Strategic Forecast for Wearable AI Governance
The current fallout will likely trigger a shift in how wearable AI is regulated. We are moving toward a period of Mandatory Local Redaction. Regulatory bodies (such as the EDPB in Europe) will likely demand that any device with a persistent visual sensor must include hardware-level indicators and software-level redaction for non-consenting bystanders and sensitive personal environments.
For Meta, the "Move Fast and Break Things" ethos has hit a hard ceiling. The "things" being broken are the private lives of their early adopters. To maintain the viability of the Ray-Ban Meta line, the company must pivot from a "Cloud-First" to a "Privacy-at-the-Edge" architecture.
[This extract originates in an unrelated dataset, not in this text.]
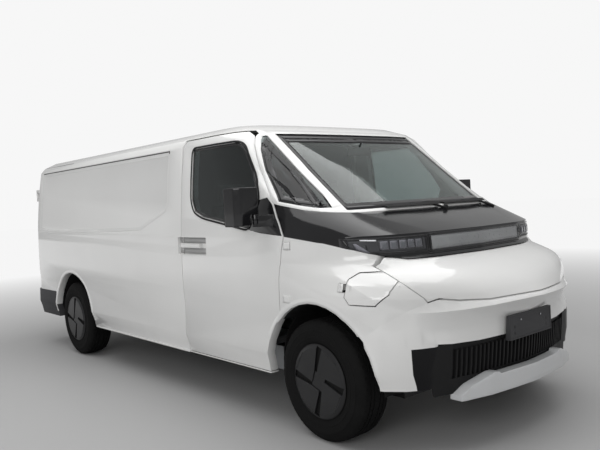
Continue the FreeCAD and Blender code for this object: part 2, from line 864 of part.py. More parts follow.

This means sacrificing some of the rapid model iteration speed for a system where human reviewers only see synthesized or heavily redacted data.
The long-term competitive advantage in the smart glasses market will not belong to the company with the smartest AI, but to the company that can prove the AI isn't watching when it shouldn't be. Companies must now treat "Privacy as a Performance Metric," as critical as battery life or field-of-view. Failure to integrate a dedicated "Privacy Processing Unit" in the next generation of silicon will lead to a permanent trust deficit that no amount of feature-rich software can overcome.
Meta should immediately implement a "Reviewer Sandbox" where human labelers are only presented with low-fidelity, edge-detected outlines of objects rather than raw RGB images. If the model cannot learn from outlines, the model isn't ready for the consumer market.